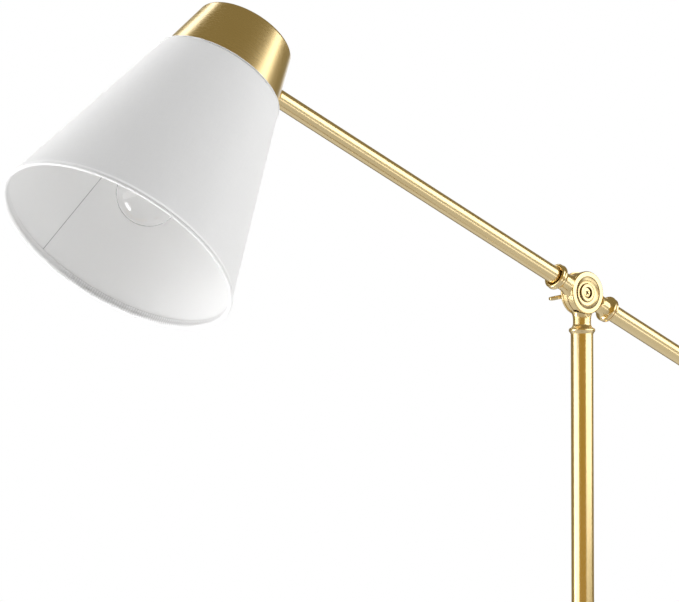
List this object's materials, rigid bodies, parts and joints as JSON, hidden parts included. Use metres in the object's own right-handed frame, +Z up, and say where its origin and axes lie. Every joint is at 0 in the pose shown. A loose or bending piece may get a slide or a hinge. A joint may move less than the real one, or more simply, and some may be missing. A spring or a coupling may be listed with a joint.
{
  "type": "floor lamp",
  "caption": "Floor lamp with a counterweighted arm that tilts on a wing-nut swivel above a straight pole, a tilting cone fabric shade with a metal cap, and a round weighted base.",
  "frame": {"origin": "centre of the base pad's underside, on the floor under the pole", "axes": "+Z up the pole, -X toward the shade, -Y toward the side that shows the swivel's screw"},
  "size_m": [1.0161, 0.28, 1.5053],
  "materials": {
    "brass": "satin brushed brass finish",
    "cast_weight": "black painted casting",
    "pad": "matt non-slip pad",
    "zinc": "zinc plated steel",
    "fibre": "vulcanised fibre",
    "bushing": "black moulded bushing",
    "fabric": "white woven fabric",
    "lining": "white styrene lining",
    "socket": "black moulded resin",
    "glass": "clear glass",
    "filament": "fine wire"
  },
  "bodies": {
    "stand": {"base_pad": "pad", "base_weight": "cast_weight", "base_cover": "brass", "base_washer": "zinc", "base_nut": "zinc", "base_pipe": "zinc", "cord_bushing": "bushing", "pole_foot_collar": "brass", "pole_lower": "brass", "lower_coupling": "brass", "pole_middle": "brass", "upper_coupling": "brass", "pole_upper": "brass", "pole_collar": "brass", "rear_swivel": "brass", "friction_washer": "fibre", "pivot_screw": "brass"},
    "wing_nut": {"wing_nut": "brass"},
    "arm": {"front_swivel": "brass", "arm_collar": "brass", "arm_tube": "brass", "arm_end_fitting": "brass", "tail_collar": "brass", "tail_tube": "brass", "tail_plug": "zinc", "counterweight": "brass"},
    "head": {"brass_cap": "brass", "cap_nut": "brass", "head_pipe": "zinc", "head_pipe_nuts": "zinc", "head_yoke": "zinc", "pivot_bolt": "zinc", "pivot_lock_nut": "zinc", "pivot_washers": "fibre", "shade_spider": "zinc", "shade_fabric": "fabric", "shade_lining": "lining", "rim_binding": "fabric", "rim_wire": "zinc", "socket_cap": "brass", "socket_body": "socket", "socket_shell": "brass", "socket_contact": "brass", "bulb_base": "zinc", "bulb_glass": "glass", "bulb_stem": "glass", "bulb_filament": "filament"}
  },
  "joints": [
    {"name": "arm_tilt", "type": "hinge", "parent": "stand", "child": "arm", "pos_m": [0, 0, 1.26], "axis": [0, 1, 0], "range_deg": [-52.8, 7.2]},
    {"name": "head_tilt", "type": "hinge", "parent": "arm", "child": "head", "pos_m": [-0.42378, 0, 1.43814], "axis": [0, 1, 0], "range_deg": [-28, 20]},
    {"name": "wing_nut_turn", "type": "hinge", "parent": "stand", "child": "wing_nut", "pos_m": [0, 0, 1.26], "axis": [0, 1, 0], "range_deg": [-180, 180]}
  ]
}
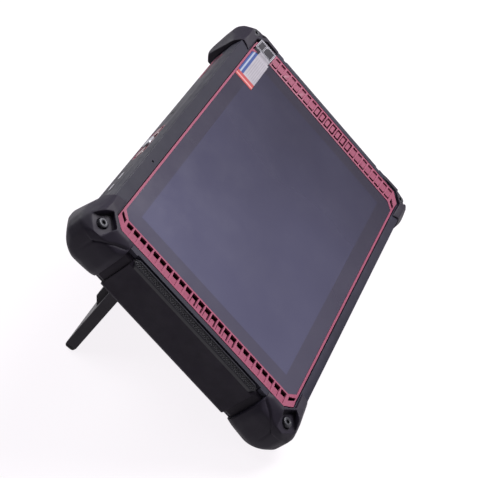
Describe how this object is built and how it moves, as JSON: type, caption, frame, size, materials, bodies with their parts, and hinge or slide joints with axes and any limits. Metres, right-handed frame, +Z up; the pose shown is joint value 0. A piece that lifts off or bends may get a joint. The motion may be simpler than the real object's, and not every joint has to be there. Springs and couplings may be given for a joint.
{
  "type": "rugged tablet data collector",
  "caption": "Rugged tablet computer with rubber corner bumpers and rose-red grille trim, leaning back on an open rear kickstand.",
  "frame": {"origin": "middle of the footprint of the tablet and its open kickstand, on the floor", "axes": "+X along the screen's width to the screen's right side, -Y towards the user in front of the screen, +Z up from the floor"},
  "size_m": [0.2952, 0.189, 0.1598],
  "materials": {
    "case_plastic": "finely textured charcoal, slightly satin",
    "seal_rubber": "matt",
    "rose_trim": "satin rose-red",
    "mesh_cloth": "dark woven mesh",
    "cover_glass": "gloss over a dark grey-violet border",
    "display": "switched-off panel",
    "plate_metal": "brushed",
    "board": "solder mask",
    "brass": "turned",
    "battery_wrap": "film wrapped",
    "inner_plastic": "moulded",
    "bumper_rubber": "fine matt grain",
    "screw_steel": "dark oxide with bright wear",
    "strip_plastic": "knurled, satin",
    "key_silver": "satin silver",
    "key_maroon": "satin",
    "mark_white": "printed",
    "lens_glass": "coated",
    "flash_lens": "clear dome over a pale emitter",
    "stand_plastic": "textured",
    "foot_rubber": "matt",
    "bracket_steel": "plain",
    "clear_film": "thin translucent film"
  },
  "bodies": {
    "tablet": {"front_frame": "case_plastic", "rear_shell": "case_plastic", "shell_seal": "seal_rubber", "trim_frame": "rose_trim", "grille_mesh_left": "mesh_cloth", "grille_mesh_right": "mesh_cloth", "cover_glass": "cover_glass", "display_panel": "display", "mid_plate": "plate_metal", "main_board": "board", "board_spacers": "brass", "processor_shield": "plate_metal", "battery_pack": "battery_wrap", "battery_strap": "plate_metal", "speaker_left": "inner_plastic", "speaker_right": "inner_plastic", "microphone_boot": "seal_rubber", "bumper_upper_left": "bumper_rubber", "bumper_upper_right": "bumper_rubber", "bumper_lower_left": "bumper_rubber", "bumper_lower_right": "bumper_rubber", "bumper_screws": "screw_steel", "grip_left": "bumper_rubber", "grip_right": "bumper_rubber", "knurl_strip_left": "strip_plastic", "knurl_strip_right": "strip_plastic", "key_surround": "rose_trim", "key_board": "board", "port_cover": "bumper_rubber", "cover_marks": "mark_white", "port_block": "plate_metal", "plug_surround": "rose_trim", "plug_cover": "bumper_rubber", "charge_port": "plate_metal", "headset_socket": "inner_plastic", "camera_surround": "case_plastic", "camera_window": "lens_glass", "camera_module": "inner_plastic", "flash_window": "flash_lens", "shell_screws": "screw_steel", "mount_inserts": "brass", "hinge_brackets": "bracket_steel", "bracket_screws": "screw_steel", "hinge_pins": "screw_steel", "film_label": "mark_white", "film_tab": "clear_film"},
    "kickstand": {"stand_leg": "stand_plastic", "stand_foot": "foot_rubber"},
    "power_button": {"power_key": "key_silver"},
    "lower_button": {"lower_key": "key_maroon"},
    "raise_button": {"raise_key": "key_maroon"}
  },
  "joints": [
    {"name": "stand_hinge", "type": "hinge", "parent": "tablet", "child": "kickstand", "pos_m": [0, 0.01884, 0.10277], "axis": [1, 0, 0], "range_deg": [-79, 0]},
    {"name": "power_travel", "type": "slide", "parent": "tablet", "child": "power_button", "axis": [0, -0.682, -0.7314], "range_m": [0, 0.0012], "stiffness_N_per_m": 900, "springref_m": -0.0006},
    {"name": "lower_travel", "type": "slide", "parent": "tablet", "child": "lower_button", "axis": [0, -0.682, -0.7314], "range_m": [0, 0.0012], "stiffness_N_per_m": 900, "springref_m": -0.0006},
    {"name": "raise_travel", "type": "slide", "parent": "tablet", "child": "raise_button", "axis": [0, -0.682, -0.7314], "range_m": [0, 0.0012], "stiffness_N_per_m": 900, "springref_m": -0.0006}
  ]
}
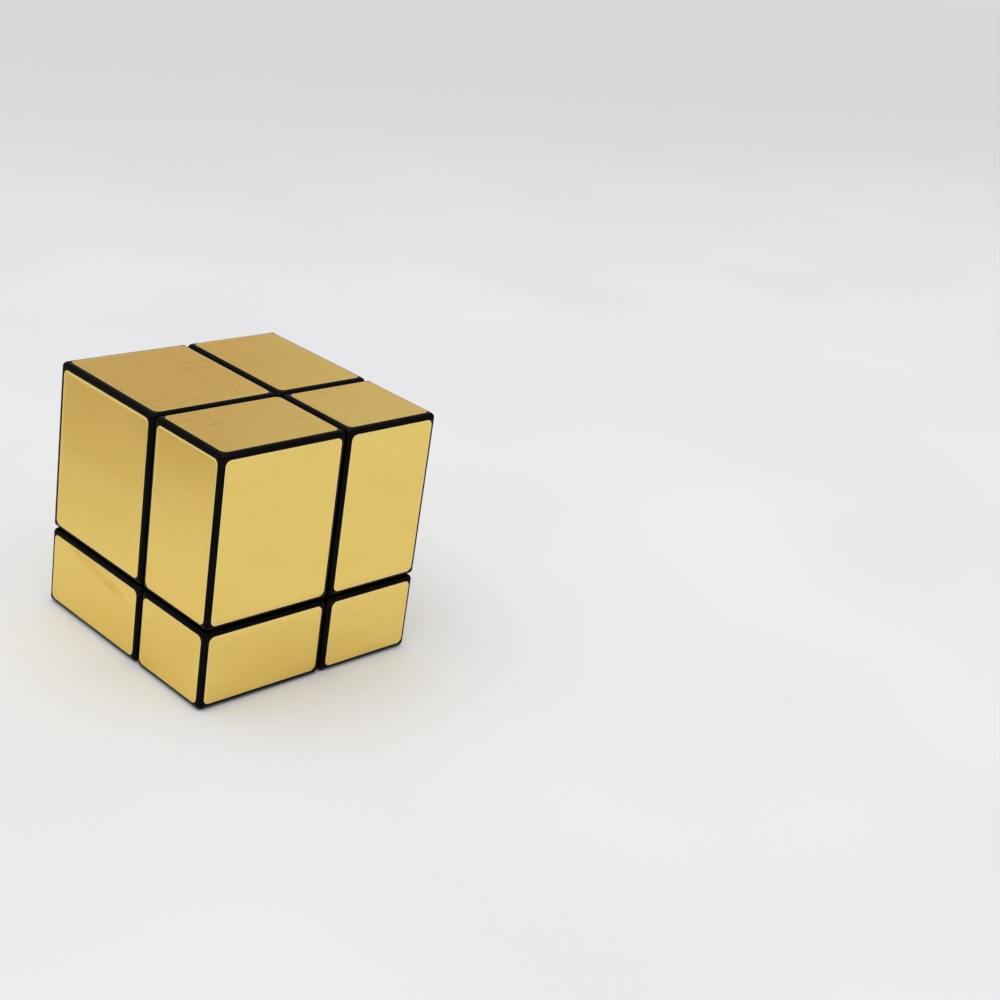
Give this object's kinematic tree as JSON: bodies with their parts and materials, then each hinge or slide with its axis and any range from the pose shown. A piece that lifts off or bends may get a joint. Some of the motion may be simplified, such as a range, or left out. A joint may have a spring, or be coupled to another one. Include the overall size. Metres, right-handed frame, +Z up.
====================
▶ _AIM OF THE EXERCISE_: Copy every line above that holds the word "lifts".

▶ _RESULT FOR THIS EXERCISE_:
Describe how this object is built and how it moves, as JSON: type, caption, frame, size, materials, bodies with their parts, and hinge or slide joints with axes and any limits. Metres, right-handed frame, +Z up; the pose shown is joint value 0. A piece that lifts off or bends may get a joint. The motion may be simpler than the real object's, and not every joint has to be there. Springs and couplings may be given for a joint.
Give this object's kinematic tree as JSON: bodies with their parts and materials, then each hinge or slide with its axis and any range from the pose shown. A piece that lifts off or bends may get a joint. Some of the motion may be simplified, such as a range, or left out. A joint may have a spring, or be coupled to another one. Include the overall size. Metres, right-handed frame, +Z up.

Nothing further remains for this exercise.